### Set exercise
From the listing below, extract every line containing "finishes".
--- begin ---
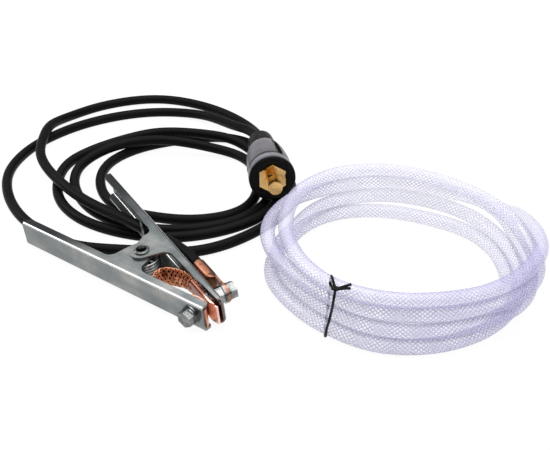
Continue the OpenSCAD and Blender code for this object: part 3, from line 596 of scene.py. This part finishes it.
# copper braid between the jaws: wires wound both ways round a flat loop

braid = {"wide": 0.0185, "thick": 0.0034, "strands": 7, "wires": 3, "wire": 0.00042, "pitch": 0.03,
         "apart": 0.024, "relief": 0.00045, "fray": 0.0005, "edgeFray": 0.0006, "frayScale": 160,
         "mid": 0.0125, "sink": 0.15, "sinkFrom": -21, "steps": 12, "rings": 110, "sides": 5,
         "coreThick": 0.25, "coreWide": 0.44, "coreSides": 16}
braidLine = [(64.8, -21.9), (52.9, -21.4), (36, -19), (27, -14), (23.5, -6), (26, 0.5), (34, 4.5), (44, 5.6),
             (59, 1.1), (67.7, -2.2)]


def makeBraid(b):
    spine = smoothLine([Vector((x * mm, y * mm, b["mid"] - b["sink"] * (y - b["sinkFrom"]) * mm))
                        for x, y in braidLine], b["steps"])
    total = lengthOf(spine)
    marks, run = [0.0], 0.0
    for p, q in zip(spine, spine[1:]):
        run += (q - p).length
        marks.append(run)

    def along(s):
        i = next((k for k in range(1, len(marks)) if marks[k] >= s), len(marks) - 1)
        w = (s - marks[i - 1]) / (marks[i] - marks[i - 1])
        ahead = (spine[i] - spine[i - 1]).normalized()
        return spine[i - 1].lerp(spine[i], min(w, 1)), Vector((-ahead.y, ahead.x, 0))

    bm = bmesh.new()
    for way in (1, -1):
        for strand in range(b["strands"]):
            for wire in range(b["wires"]):
                line = []
                for i in range(b["rings"] + 1):
                    s = total * i / b["rings"]
                    centre, out = along(s)
                    turn = way * s / b["pitch"] + strand / b["strands"] + wire * b["apart"]
                    a = 2 * math.pi * turn
                    weave = math.sin(math.pi * b["strands"] * 2 * s / b["pitch"] + math.pi * strand) * way
                    fray = noise.noise(Vector((s * b["frayScale"], strand * 3.1 + way * 7, wire * 1.7)))
                    half = b["thick"] / 2 + b["relief"] * weave + b["fray"] * fray
                    lift = (b["wide"] / 2 + b["edgeFray"] * fray) * math.cos(a)
                    line.append(centre + out * half * math.sin(a) + Vector((0, 0, lift)))
                addTube(bm, [nearFrame @ p for p in line], b["wire"], b["sides"])
    # a dark flat sheet inside the wires: painted shade in the gaps of the braid
    inner = bmesh.new()
    addTube(inner, [nearFrame @ p for p in spine], 1.0, b["coreSides"],
            shape=(b["thick"] * b["coreThick"], b["wide"] * b["coreWide"]))
    for piece in (finishPiece("braidLoop", bm, copperWire, None),
                  finishPiece("braidShadeCore", inner, braidShadeSheet, None)):
        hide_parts("braid_strap")
        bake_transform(piece)


makeBraid(braid)
print("braid woven")

# pivot spring: the coil and near leg in one piece on the set, the far leg in another

spring = {"radius": 13.5, "wire": 2.2, "turns": 5.5, "steps": 20, "low": 5.6, "high": 20.7, "bend": 14.0,
          "lead": 3, "first": 270, "sides": 10,
          "nearLeg": (-62.0, -23.7), "farLeg": (-49.6, 44.1)}


def makeSpring(t):
    row = [(*t["nearLeg"], t["low"]), (-t["bend"], -t["radius"] - t["lead"], t["low"])]
    for i in range(int(t["turns"] * t["steps"]) + 1):
        turn = i / t["steps"]
        a = math.radians(t["first"]) - turn * 2 * math.pi
        row.append((t["radius"] * math.cos(a), t["radius"] * math.sin(a),
                    t["low"] + (t["high"] - t["low"]) * turn / t["turns"]))
    row += [(-t["bend"], t["radius"] + t["lead"], t["high"]), (*t["farLeg"], t["high"])]
    line = [nearFrame @ (Vector(p) * mm) for p in row]
    for name, first, last, body in (("springCoil", 0, len(line) - 2, "set"),
                                    ("springLeg", len(line) - 2, len(line) - 1, None)):
        bm = bmesh.new()
        addTube(bm, line, t["wire"] * mm / 2, t["sides"], part=(first, last))
        piece = finishPiece(name, bm, springSteel, body)
        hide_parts("torsion_spring")
    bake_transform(piece)


makeSpring(spring)
print("spring wound")

# finishes on the solids that are already right

nodeFinish = {
    "far_arm": (zinc, "zinc_plate"), "near_arm": (zinc, "zinc_plate"), "pivot_rivet": (boltSteel, "bright_steel"),
    "far_jaw_pad": (jawCopper, "copper"),
    "near_jaw_pad": (copperSheet, "copper"), "far_braid_ferrule": (copperLug, "copper"),
    "near_braid_ferrule": (copperLug, "copper"), "near_bolt": (boltSteel, "bright_steel"),
    "near_washers": (boltSteel, "bright_steel"), "near_nut": (boltSteel, "bright_steel"),
    "far_bolt": (farSteelLit, "bright_steel"), "far_washers": (farSteelLit, "bright_steel"),
    "far_nuts": (farSteelLit, "bright_steel"), "cable_lug": (copperLug, "copper"),
    "plug_boot": (bootRubber, "black_rubber"), "plug_grip": (gripPlastic, "grey_rubber"),
    "plug_collar": (collarPlastic, "grey_rubber"), "plug_nose": (nosePlastic, "black_plastic"),
    "plug_contact": (brass, "brass"), "plug_ferrule": (copperLug, "copper"),
    "plug_set_screws": (boltSteel, "bright_steel")}


def dressNodes():
    for name, (finish, slotName) in nodeFinish.items():
        node = nodes[name]
        node.data.materials.clear()
        node.data.materials.append(finish)


dressNodes()
print("solids dressed")

# floor, room and lamps

room = {"floor": 12.0, "drop": 0.0002, "paper": (0.9, 0.9, 0.9), "floorWhite": 0.93, "worldLight": 3.0,
        "skyTint": (0.97, 0.985, 1.0),  # sky: height and its grey
        "sky": [(0.0, 0.07), (0.3, 0.08), (0.5, 0.17), (0.72, 0.4), (0.88, 0.9), (1.0, 0.5)]}


def joinAll(tree, pairs):
    for out, into in pairs:
        tree.links.new(out, into)


def layFloor(r):
    bm = bmesh.new()
    bmesh.ops.create_grid(bm, x_segments=1, y_segments=1, size=r["floor"] / 2)
    mesh = bpy.data.meshes.new("floor")
    bm.to_mesh(mesh)
    bm.free()
    floor = bpy.data.objects.new("floor", mesh)
    bpy.context.scene.collection.objects.link(floor)
    floor.location.z = -r["drop"]
    f = Finish("floorPaper", r["paper"], 0.8)
    ray = f.tree.nodes.new("ShaderNodeLightPath")
    seen = Field(f, ray.outputs["Is Camera Ray"]).most(Field(f, ray.outputs["Is Glossy Ray"])).most(
        Field(f, ray.outputs["Is Transmission Ray"]))
    glow = f.tree.nodes.new("ShaderNodeEmission")
    glow.inputs["Color"].default_value = (1, 1, 1, 1)
    mixed = f.tree.nodes.new("ShaderNodeMixShader")
    f.join(mixed.inputs[0], seen * r["floorWhite"])
    joinAll(f.tree, [(f.surface.outputs[0], mixed.inputs[1]), (glow.outputs[0], mixed.inputs[2]),
                     (mixed.outputs[0], f.tree.nodes["Material Output"].inputs["Surface"])])
    mesh.materials.append(f.material)


def makeSky(r):  # lights the room, and is plain white to the camera
    world = bpy.data.worlds.new("room")
    bpy.context.scene.world = world
    world.use_nodes = True
    tree = world.node_tree
    back = tree.nodes["Background"]
    back.inputs["Strength"].default_value = r["worldLight"]
    toward = tree.nodes.new("ShaderNodeTexCoord")
    split = tree.nodes.new("ShaderNodeSeparateXYZ")
    ramp = tree.nodes.new("ShaderNodeValToRGB")
    stops = ramp.color_ramp.elements
    while len(stops) < len(r["sky"]):
        stops.new(0.5)
    for stop, (height, grey) in zip(stops, r["sky"]):
        stop.position, stop.color = height, (*(grey * c for c in r["skyTint"]), 1)
    white = tree.nodes.new("ShaderNodeBackground")
    white.inputs["Color"].default_value = (1, 1, 1, 1)
    white.inputs["Strength"].default_value = 1.0
    ray = tree.nodes.new("ShaderNodeLightPath")
    most = tree.nodes.new("ShaderNodeMath")
    most.operation = "MAXIMUM"
    choice = tree.nodes.new("ShaderNodeMixShader")
    joinAll(tree, [(toward.outputs["Generated"], split.inputs[0]), (split.outputs[2], ramp.inputs[0]),
                   (ramp.outputs[0], back.inputs["Color"]), (ray.outputs["Is Camera Ray"], most.inputs[0]),
                   (ray.outputs["Is Transmission Ray"], most.inputs[1]), (most.outputs[0], choice.inputs[0]),
                   (back.outputs[0], choice.inputs[1]), (white.outputs[0], choice.inputs[2]),
                   (choice.outputs[0], tree.nodes["World Output"].inputs["Surface"])])


lamps = [  # name, place, aimed at, size, watts
    ("softTop", (-0.2, 0.1, 1.5), (-0.1, 0.0, 0.0), 1.1, 10.0),
    ("softLeft", (-1.5, -0.5, 0.9), (-0.1, 0.0, 0.03), 0.8, 7.0),
    ("softRight", (1.4, 0.2, 1.0), (0.05, 0.0, 0.03), 0.9, 6.0)]


def hangLamps(rows):
    for name, place, aim, size, watts in rows:
        data = bpy.data.lights.new(name, "AREA")
        data.shape, data.size, data.energy = "SQUARE", size, watts
        lamp = bpy.data.objects.new(name, data)
        bpy.context.scene.collection.objects.link(lamp)
        lamp.location = place
        lamp.rotation_euler = (Vector(aim) - Vector(place)).to_track_quat("-Z", "Y").to_euler()


layFloor(room)
makeSky(room)
hangLamps(lamps)
bpy.context.scene.view_settings.view_transform = "Standard"
print("room lit")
--- end ---
### The answer
Continue the OpenSCAD and Blender code for this object: part 3, from line 596 of scene.py. This part finishes it.
# finishes on the solids that are already right